Anthony Liao, direktur Phoenix Tours di Taipei, mengatakan, program yang dirancang untuk menarik kelompok-kelompok wisatawan kelas atas ini akan meningkatkan kunjungan wisatawan dari Tiongkok sebesar 10 persen. Mantan pengawas asosiasi perjalanan Taiwan itu mengatakan, wisatawan Tiongkok menginginkan kualitas kunjungan yang lebih baik di pusat-pusat wisata Taiwan.
"Katanya, adanya anggapan bahwa orang-orang Tiongkok daratan yang berkunjung ke Taiwan lebih rakus dari babi dan lari lebih cepat dari kuda. Liao mengatakan, itulah cara orang Taiwan mengolok-olok orang Tiongkok," kata Anthony Liao.
Sudah puluhan tahun, orang-orang Tiongkok daratan jarang mengunjungi Taiwan karena pemerintah Beijing menganggap pulau itu sebagai bagian dari wilayahnya dan para pejabat Taiwan khawatir arus masuk orang-orang dari Tiongkok akan melemahkan kewenangan Taiwan untuk mengatur pemerintahannya sendiri.

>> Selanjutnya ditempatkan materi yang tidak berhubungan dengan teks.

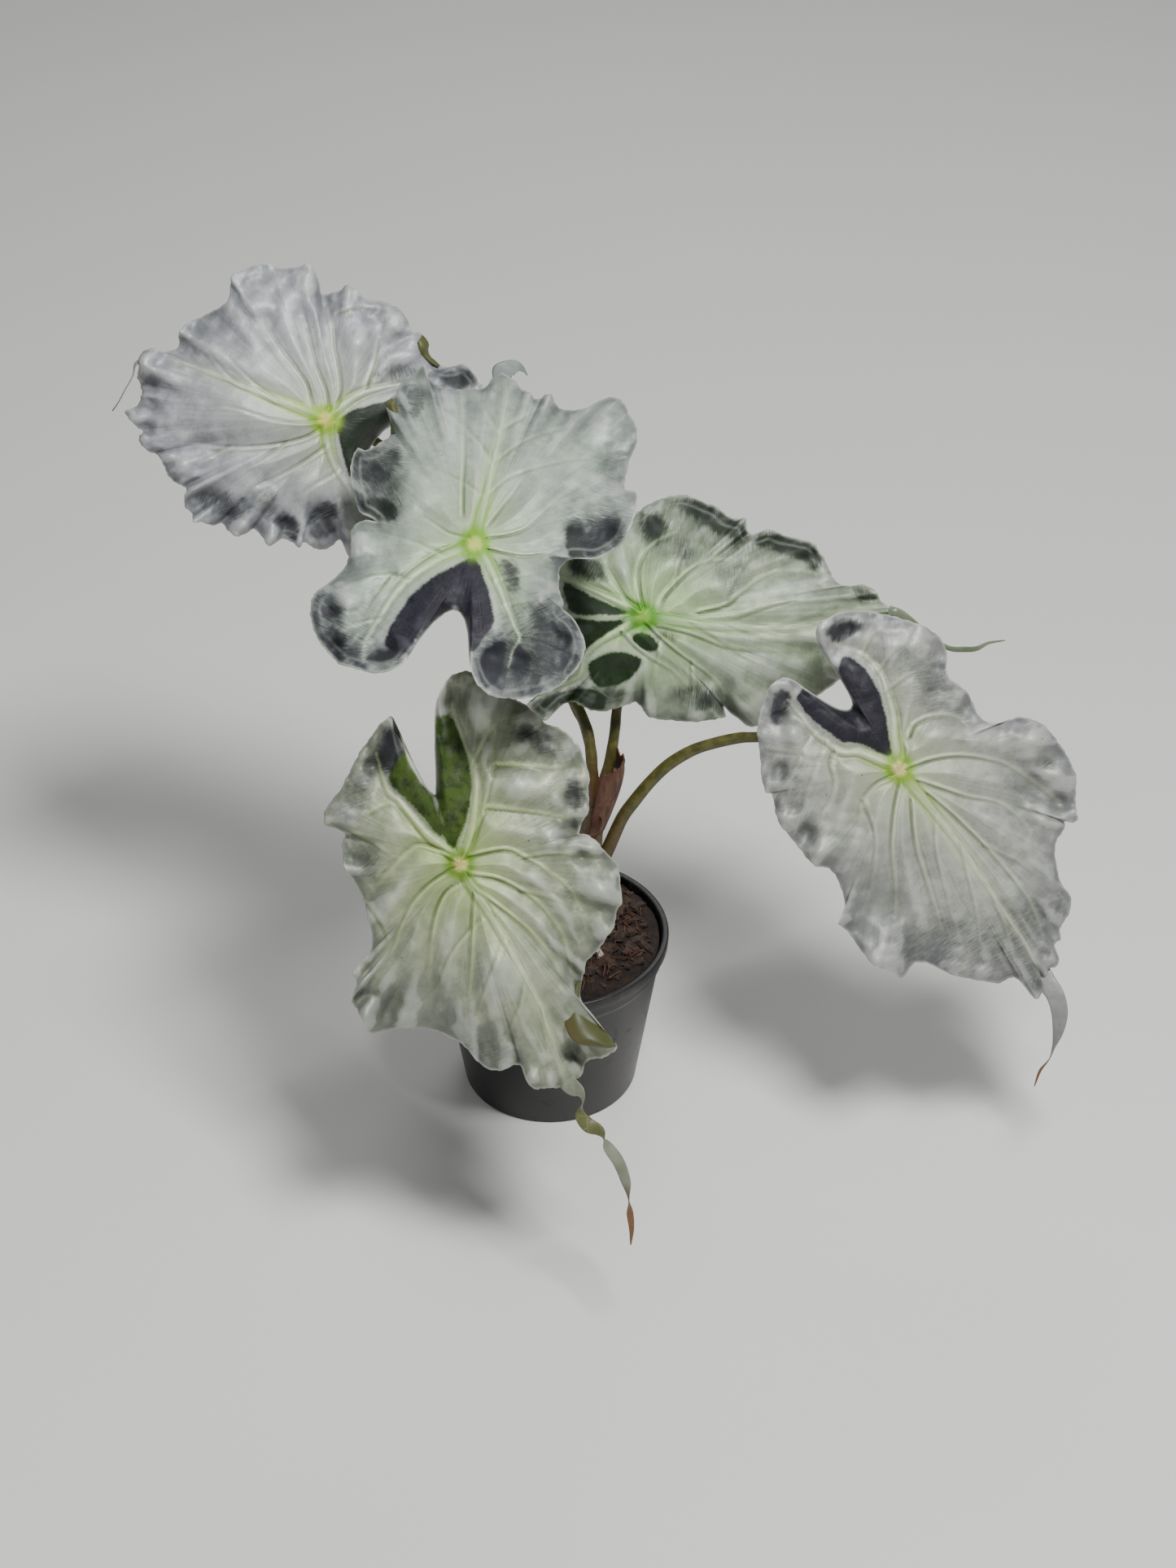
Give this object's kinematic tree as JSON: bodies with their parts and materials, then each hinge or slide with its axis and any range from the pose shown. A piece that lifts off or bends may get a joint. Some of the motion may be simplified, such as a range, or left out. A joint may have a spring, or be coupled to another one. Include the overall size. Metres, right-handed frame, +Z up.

Setelah Presiden Taiwan Ma Ying-jeou mulai menjabat tahun 2008, kedua pihak mengesampingkan perbedaan politik mereka untuk mulai menandatangani kesepakatan--kesepakatan ekonomi yang mencakup perjanjian untuk membuka program wisata berkelompok.
Taiwan kini menerima sebanyak 5.000 turis setiap harinya, sehingga total kunjungan dari Tiongkok selama tahun lalu saja mencapai 2,8 juta orang. Kunjungan wisatawan itu menyumbangkan pendapatan sekitar 14 miliar dolar pada tahun lalu, atau lebih dari dua kali lipat dari yang diperoleh pada tahun 2008.
Masyarakat industri mengatakan, peningkatan kunjungan telah meningkatkan persaingan antara biro-biro perjalanan sehingga mengakibatkan penurunan harga dan kualitas layanan. Pertumbuhan pariwisata murahan ini membuat marah kedua pihak, sehingga mendorong pencarian cara-cara baru yang bisa mempertahankan keuntungan bagi hotel, restoran dan agen perjalanan.
Chen Kai-huang, manajer humas Grand Hotel,sebuah hotel bintang lima di Taiwan, berharap semua kalangan di Taiwan mendapatkan keuntungan dari pariwisata kelas atas.
"Katanya, kalau kelompok-kelompok wisatawan kelas atas dapat meningkatkan pengeluaran perjalanan mereka, itu akan menjadi bantuan besar bagi semua pihak di Taiwan. Ia menambahkan, bahwa meningkatnya persaingan di antara jenis bisnis apapun tak bisa dihindari sehingga tergantung bagaimana sebuah hotel mempromosikan keunggulan mereka," lanjut Chen Kai-huang.
Program yang diluncurkan sejak Mei itu memberi izin wisata ke Taiwan hampir seketika dengan syarat tinggal lama di hotel-hotel bintang lima dan mengeluarkan sedikitnya 60 dolar untuk makan siang dan malam dalam satu hari.
Berdasarkan program itu pula, bis-bis wisata tidak boleh menempuh perjalanan lebih dari 250 kilometer per hari, dan perhentian-perhentian wajib di tempat-tempat belanja dilarang. Kelompok turis kelas atas pertama, yakni 12 orang dari Shanghai tinggal lima hari di Taiwan, menghabiskan sekitar 1.400 dolar per orang.